Strategy For Data Storage/searching

Dec 16, 2007

Hello there,

Don't know if this is the right forum to be asking this, but I'll give it a try...

I'm relativelly a beginner in SQL Server and T-SQL in general. The problem I'm trying to solve is the following:

The big picture is that I have data coming from different data sources which I need to store on a database for later reference. Each data source might have a different set of measurements. For example, data source 1 might log Pressure and Humidity while data source 2 logs Pressure and Temperature. Once the data is present on the DB, the users can go ahead and retrieve data for a given [datasource/measurement/time interval] to generate reports or charts.

My implementation so far consists of two tables: series_info and series_data. series_info holds general information for a given series of measurements for a given data source (Pressure for data source 1, Pressure for data source 2, Humidity for data source 1 and Temperature for data source 2, in our example). Each series has a bigint index as primary key.

The table series_data contains all data relative to the series from series_info. Each piece of data has a bigint as a primary key, an associate time (which is always crescent) and a foreign key to the series it represents (in series_info).

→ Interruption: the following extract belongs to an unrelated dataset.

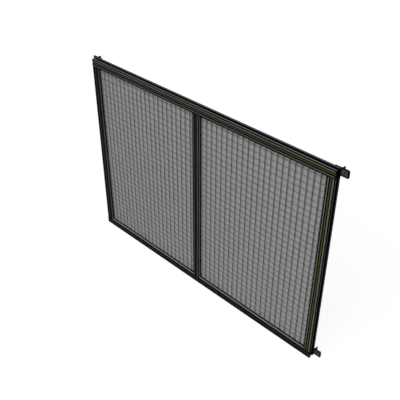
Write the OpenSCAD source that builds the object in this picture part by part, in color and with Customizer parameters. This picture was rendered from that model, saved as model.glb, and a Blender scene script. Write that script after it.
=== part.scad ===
// Machine guard fence panel: a frame of slotted aluminium bars with a centre
// mullion, wire mesh over a thin sheet in both bays, cover strips in the front
// slots, and four hanging brackets behind the corners.
// Millimetres. X runs along the panel, Y runs from its front to its back, Z up.
// The origin is the middle of the lower left bracket's long hole, on the
// bracket's back face, where the panel meets its post.

/* [Panel] */
// Width of the frame, outside to outside
panel_w = 1200; // [900:50:1500]
// Height of the frame, outside to outside
panel_h = 830; // [580:50:1080]

/* [Frame bar] */
// Side of the square bar
bar_side = 30; // [28:1:34]
// Radius of the bar's outer corners
corner_r = 1.5; // [0.5:0.25:3]
// Thickness of the lips at each slot's mouth
lip_t = 2.5; // [2:0.25:3]
// Width of each slot behind its lips
cavity_w = 16; // [14:0.5:17]
// Depth of each slot, from the bar's face to the slot's floor
slot_depth = 9.2; // [8:0.2:10]
// Thickness of the four diagonal webs
web_t = 2; // [1:0.25:2.5]
// Diameter of the bore along the bar's core
core_bore_d = 6.8; // [5:0.2:7.4]
// Side of the square hollow in each corner of the bar
corner_hollow = 3; // [2:0.25:3.5]
// Wall outside each corner hollow
corner_wall = 1.8; // [1.2:0.2:2.4]

/* [Mesh] */
// Diameter of the mesh wires
wire_d = 3; // [2:0.25:4]
// Spacing of the mesh wires, both ways
pitch = 25; // [20:1:50]
// How far crossing wires are sunk into each other by the weld
weld_sink = 0.4; // [0.2:0.1:0.8]
// How far the mesh and the sheet reach into the slots
infill_grip = 8; // [5:0.5:8.5]

/* [Sheet] */
// Thickness of the sheet behind the mesh
sheet_t = 2; // [1.5:0.25:3]

/* [Cover strips] */
// Thickness of a cover strip's face
strip_t = 1.2; // [0.8:0.1:1.6]
// How far a cover strip's face sits below the bar's face
strip_recess = 0.8; // [0.2:0.1:1]
// Thickness of a cover strip's two legs
strip_leg_t = 1; // [0.6:0.1:1.2]
// How far the barb on each leg stands out
barb_out = 0.8; // [0.4:0.1:1.2]
// Height of the barb on each leg
barb_h = 1.4; // [0.8:0.1:2]
// How far the legs stand in from the edges of the strip's face
leg_inset = 0.2; // [0.1:0.1:0.6]

/* [Brackets] */
// Thickness of a bracket's walls
bracket_t = 3; // [2:0.5:5]
// Height of a bracket
bracket_h = 30; // [24:1:34]
// How far the bracket's ear stands out past the frame's side
ear_w = 29; // [28:1:45]
// Radius of the ear's corners
ear_r = 6; // [2:0.5:7]
// Length of the bracket's foot, on the back of the frame
foot_w = 28; // [26:1:50]
// How far the bracket's rib stands out behind its plate
rib_depth = 14.5; // [10:0.5:20]
// Radius of the rib's corners
rib_r = 5; // [3:0.5:8]
// Width of the long hole in the ear
long_hole_w = 7; // [6:0.5:9]
// Length of the long hole in the ear, end to end
long_hole_l = 13; // [10:0.5:14]
// Distance from the frame's side to the middle of the long hole
long_hole_out = 18; // [16:0.5:20]
// Diameter of the screw hole in the bracket's foot
foot_hole_d = 7; // [5:0.5:9]
// Distance from the frame's side to that screw hole
foot_hole_in = 15; // [12:0.5:18]

/* [Slot nuts] */
// Length of a slot nut
nut_l = 16; // [12:1:22]
// Diameter of the nut's tapped hole before tapping
nut_hole_d = 5; // [3.2:0.2:6]

/* [Clearances] */
// Clearance between the mesh and the front lips
mesh_clear = 0.1; // [0.05:0.05:0.3]
// Clearance between the mesh and the sheet
sheet_clear = 0.3; // [0.2:0.05:0.5]
// Clearance between a cover strip and its slot
strip_clear = 0.1; // [0.05:0.05:0.3]
// Clearance between a slot nut and its slot
nut_clear = 0.3; // [0.2:0.05:0.5]
// Gap between a slot nut and the lips it is pulled against
nut_lip_gap = 0.1; // [0.05:0.05:0.2]
// Gap between a slot nut and the floor of its slot
nut_floor_gap = 1; // [0.5:0.25:2]

/* [Hidden] */
$fn = 48;
wire_sides = 6;
cut_over = 1; // how far a cut runs past the face it opens

// Slot mouth: takes the two wires, the sheet and their clearances
mouth_w = 2 * wire_d - weld_sink + sheet_t + mesh_clear + sheet_clear;
half = bar_side / 2;
floor_half = cavity_w / 2 - (slot_depth - lip_t) + cavity_straight();
function cavity_straight() = half - lip_t - cavity_w / 2 - web_t / sqrt(2);

// Places of the members
bay_w = (panel_w - 3 * bar_side) / 2;
bay_h = panel_h - 2 * bar_side;
left_bay_x = bar_side;
right_bay_x = 2 * bar_side + bay_w;
mullion_x = bar_side + bay_w;

// Depths of the infill, from the frame's front
mesh_front = half - mouth_w / 2 + mesh_clear;
upright_wire_y = mesh_front + wire_d / 2;
cross_wire_y = upright_wire_y + wire_d - weld_sink;
sheet_front = half + mouth_w / 2 - sheet_t;

function wire_count(span) = round(span / pitch) - 1;
function first_wire(span) = (span - (wire_count(span) - 1) * pitch) / 2;

aluminium = "#4a4a4c";
yellow = "#8c8a2e";
wire_grey = "#3c3c3e";
smoke = "#8a8a8c";
zinc = "#6c6c70";

// Puts the frame's front lower left corner where the origin needs it
module in_place() {
    translate([long_hole_out, -bar_side - bracket_t, -half]) children();
}

// One slot of the bar, its mouth upwards
module slot_shape() {
    mouth = mouth_w / 2;
    wide = cavity_w / 2;
    under_lip = half - lip_t;
    shoulder = under_lip - cavity_straight();
    bottom = half - slot_depth;
    polygon([
        [mouth, half + cut_over], [mouth, under_lip], [wide, under_lip], [wide, shoulder],
        [floor_half, bottom], [-floor_half, bottom],
        [-wide, shoulder], [-wide, under_lip], [-mouth, under_lip], [-mouth, half + cut_over]
    ]);
}

module bar_outline() {
    square([bar_side, bar_side - 2 * corner_r], center = true);
    square([bar_side - 2 * corner_r, bar_side], center = true);
    for (x = [-1, 1], y = [-1, 1])
        translate([x * (half - corner_r), y * (half - corner_r)]) circle(r = corner_r);
}

module bar_section() {
    hollow_at = half - corner_wall - corner_hollow / 2;
    difference() {
        bar_outline();
        for (turn = [0 : 90 : 270]) rotate(turn) slot_shape();
        circle(d = core_bore_d);
        for (x = [-1, 1], y = [-1, 1])
            translate([x * hollow_at, y * hollow_at]) square(corner_hollow, center = true);
    }
}

// Turns a shape extruded upwards so that it runs along X, its own Y upwards
module along_x() {
    rotate([90, 0, 90]) children();
}

module upright(length) {
    translate([half, half, 0]) linear_extrude(length) bar_section();
}

module rail(z) {
    color(aluminium) in_place()
        translate([0, half, z + half]) along_x() linear_extrude(panel_w) bar_section();
}

module stile(x) {
    color(aluminium) in_place() translate([x, 0, bar_side]) upright(bay_h);
}

// Cover strip's section: its face downwards at Y = 0, the bar's front face
module strip_section() {
    face = mouth_w / 2 - strip_clear;
    leg_out = face - leg_inset;
    leg_in = leg_out - strip_leg_t;
    back = strip_recess + strip_t;
    catch = lip_t + strip_clear;
    polygon([
        [-face, strip_recess], [face, strip_recess], [face, back], [leg_out, back],
        [leg_out, catch], [leg_out + barb_out, catch], [leg_out, catch + barb_h],
        [leg_in, catch + barb_h], [leg_in, back],
        [-leg_in, back], [-leg_in, catch + barb_h],
        [-leg_out, catch + barb_h], [-leg_out - barb_out, catch], [-leg_out, catch],
        [-leg_out, back], [-face, back]
    ]);
}

module rail_strip(z) {
    color(yellow) in_place() translate([0, 0, z + half])
        along_x() linear_extrude(panel_w) rotate(-90) strip_section();
}

module stile_strip(x) {
    color(yellow) in_place() translate([x + half, 0, bar_side])
        linear_extrude(bay_h) strip_section();
}

// Wires are bars of few sides with their flats to the front and back
module wire(length) {
    rotate(180 / wire_sides) cylinder(d = wire_d, h = length, $fn = wire_sides);
}

// Half of one bay's mesh: part is 0 for the lower half and 1 for the upper
module mesh(bay_x, part) {
    across = wire_count(bay_w);
    rows = wire_count(bay_h);
    lower_rows = floor(rows / 2);
    split = first_wire(bay_h) + (lower_rows - 0.5) * pitch;
    from = part == 0 ? -infill_grip : split;
    to = part == 0 ? split : bay_h + infill_grip;
    first_row = part == 0 ? 0 : lower_rows;
    last_row = part == 0 ? lower_rows - 1 : rows - 1;
    color(wire_grey) in_place() translate([bay_x, 0, bar_side]) union() {
        for (i = [0 : across - 1])
            translate([first_wire(bay_w) + i * pitch, upright_wire_y, from]) wire(to - from);
        for (i = [first_row : last_row])
            translate([-infill_grip, cross_wire_y, first_wire(bay_h) + i * pitch])
                rotate([0, 90, 0]) rotate(90) wire(bay_w + 2 * infill_grip);
    }
}

module sheet(bay_x) {
    color(smoke) in_place()
        translate([bay_x - infill_grip, sheet_front, bar_side - infill_grip])
            cube([bay_w + 2 * infill_grip, sheet_t, bay_h + 2 * infill_grip]);
}

// Rectangle from x0 to x1, centred in height, with its corners at x1 rounded
module tongue(x0, x1, height, r) {
    translate([x0, -height / 2]) square([x1 - x0 - r, height]);
    translate([x0, -height / 2 + r]) square([x1 - x0, height - 2 * r]);
    for (side = [-1, 1]) translate([x1 - r, side * (height / 2 - r)]) circle(r = r);
}

// A bracket for the right side: X = 0 at the frame's side, Y = 0 at the
// frame's back, Z = 0 at the middle of its height
module bracket_shape() {
    hole_run = (long_hole_l - long_hole_w) / 2;
    rotate([90, 0, 0]) mirror([0, 0, 1]) linear_extrude(bracket_t) difference() {
        union() {
            tongue(0, ear_w, bracket_h, ear_r);
            mirror([1, 0]) tongue(0, foot_w, bracket_h, ear_r);
        }
        translate([long_hole_out, 0]) {
            square([2 * hole_run, long_hole_w], center = true);
            for (end = [-1, 1]) translate([end * hole_run, 0]) circle(d = long_hole_w);
        }
        translate([-foot_hole_in, 0]) circle(d = foot_hole_d);
    }
    translate([0, bracket_t, 0]) along_x() linear_extrude(bracket_t)
        tongue(0, rib_depth, bracket_h, rib_r);
}

// side is 0 for the left and 1 for the right; z is the middle of the rail
module bracket(side, z) {
    color(zinc) in_place() translate([side * panel_w, bar_side, z])
        mirror([1 - side, 0, 0]) bracket_shape();
}

// Slot nut's section: its neck upwards, in the middle of the bar
module nut_section() {
    neck = mouth_w / 2 - nut_clear;
    wide = cavity_w / 2 - nut_clear;
    under_lip = half - lip_t - nut_lip_gap;
    shoulder = half - lip_t - cavity_straight() + nut_clear;
    bottom = half - slot_depth + nut_floor_gap;
    slope_end = wide - (shoulder - bottom);
    polygon([
        [neck, half - nut_clear], [neck, under_lip], [wide, under_lip], [wide, shoulder],
        [slope_end, bottom], [-slope_end, bottom],
        [-wide, shoulder], [-wide, under_lip], [-neck, under_lip], [-neck, half - nut_clear]
    ]);
}

module slot_nuts() {
    color(zinc) in_place()
        for (x = [foot_hole_in, panel_w - foot_hole_in], z = [half, panel_h - half])
            translate([x, half, z]) difference() {
                translate([-nut_l / 2, 0, 0]) along_x() linear_extrude(nut_l)
                    rotate(-90) nut_section();
                rotate([-90, 0, 0]) cylinder(d = nut_hole_d, h = bar_side);
            }
}

rail(panel_h - bar_side);  // top_rail
rail(0);  // bottom_rail
stile(0);  // left_stile
stile(panel_w - bar_side);  // right_stile
stile(mullion_x);  // mullion
rail_strip(panel_h - bar_side);  // top_cover_strip
rail_strip(0);  // bottom_cover_strip
stile_strip(0);  // left_cover_strip
stile_strip(panel_w - bar_side);  // right_cover_strip
stile_strip(mullion_x);  // mullion_cover_strip
mesh(left_bay_x, 0);  // left_mesh_lower
mesh(left_bay_x, 1);  // left_mesh_upper
mesh(right_bay_x, 0);  // right_mesh_lower
mesh(right_bay_x, 1);  // right_mesh_upper
sheet(left_bay_x);  // left_sheet
sheet(right_bay_x);  // right_sheet
bracket(0, half);  // bracket_lower_left
bracket(1, half);  // bracket_lower_right
bracket(0, panel_h - half);  // bracket_upper_left
bracket(1, panel_h - half);  // bracket_upper_right
slot_nuts();
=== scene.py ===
from math import cos, pi, radians, sin

import bmesh
import bpy
from mathutils import Matrix, Vector


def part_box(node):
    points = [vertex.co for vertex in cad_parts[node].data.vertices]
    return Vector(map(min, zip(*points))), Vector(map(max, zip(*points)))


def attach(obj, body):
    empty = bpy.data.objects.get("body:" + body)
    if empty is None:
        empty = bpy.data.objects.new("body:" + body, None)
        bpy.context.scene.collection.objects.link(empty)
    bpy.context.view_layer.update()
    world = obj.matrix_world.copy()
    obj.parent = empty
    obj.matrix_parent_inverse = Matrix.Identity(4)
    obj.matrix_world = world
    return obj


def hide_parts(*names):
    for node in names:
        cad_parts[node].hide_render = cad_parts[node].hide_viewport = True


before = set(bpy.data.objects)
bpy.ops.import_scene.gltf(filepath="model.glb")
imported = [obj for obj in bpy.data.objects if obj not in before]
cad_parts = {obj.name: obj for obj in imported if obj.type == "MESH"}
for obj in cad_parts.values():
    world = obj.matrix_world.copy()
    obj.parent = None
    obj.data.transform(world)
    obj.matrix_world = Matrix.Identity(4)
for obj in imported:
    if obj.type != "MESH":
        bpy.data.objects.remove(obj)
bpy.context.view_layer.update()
bpy.context.scene.view_settings.view_transform = "Standard"

# ---------------------------------------------------------------------------------------------
# Frame bars: two full-width rails, two side uprights and the centre upright between them.
# They are extruded slotted aluminium, etched to a satin skin and dyed dark grey in the anodising
# bath. The saw cuts butt together, with hidden fasteners in the cores.
# ---------------------------------------------------------------------------------------------
MM = 0.001
bar_side = 30 * MM
slot_mouth = 8 * MM
bar_grey = "#5a5a5b"
# near-black painted shade for the bars' corners, slot mouths and slot insides, also used for the
# dark joints at the saw cuts
edge_shade_black = "#020202"
# the black of the painted shade sets in between a pair's two distances: down from a bar's faces,
# and in from its cuts
slot_shade_depths = (0.5 * MM, 0.9 * MM)
cut_darkening = (1.8 * MM, 0.8 * MM)
shade_line_blur_mm = 0.4
# die lines and etching are really far finer, and are drawn as coarse as they need to show
die_line_gap = 1.6 * MM
die_line_stretch = 0.012
etch_grain = 0.55 * MM
bath_patch = 110 * MM
nick_gap = 6.7 * MM


def linear(hex_colour):
    """Turns an sRGB hex colour to the linear values that a node takes."""
    parts = [int(hex_colour[i:i + 2], 16) / 255 for i in (1, 3, 5)]
    parts = [p / 12.92 if p <= 0.04045 else ((p + 0.055) / 1.055) ** 2.4 for p in parts]
    return (*parts, 1.0)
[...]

Alright, everything is cool so far. However, whenever a user wants to retrieve data for given [data source/measurement/time interval], this takes very long, since all data is interposed in series_data and for every search it's necessary to find where the desired data actually lies.

One obvious solution for this would be to dynamically create a new table to hold the data for each series, but that would just make my database disorganized, since there would be thousands and thousands of tables.

Another thing that comes to my mind is to create a table with information of where lies the data for a given [data source / measurement] for given dates. So when the user requested data for a given [data source/measurement] between, say, january and february, we would first look at this intermediate table and find out that the data lies between indexes 1000 and 2000 on the series_data table, so the next SELECT command to series_data would already contain a restriction like WHERE index>=1000 and index<=2000. This should probably improve the speed of retrieval.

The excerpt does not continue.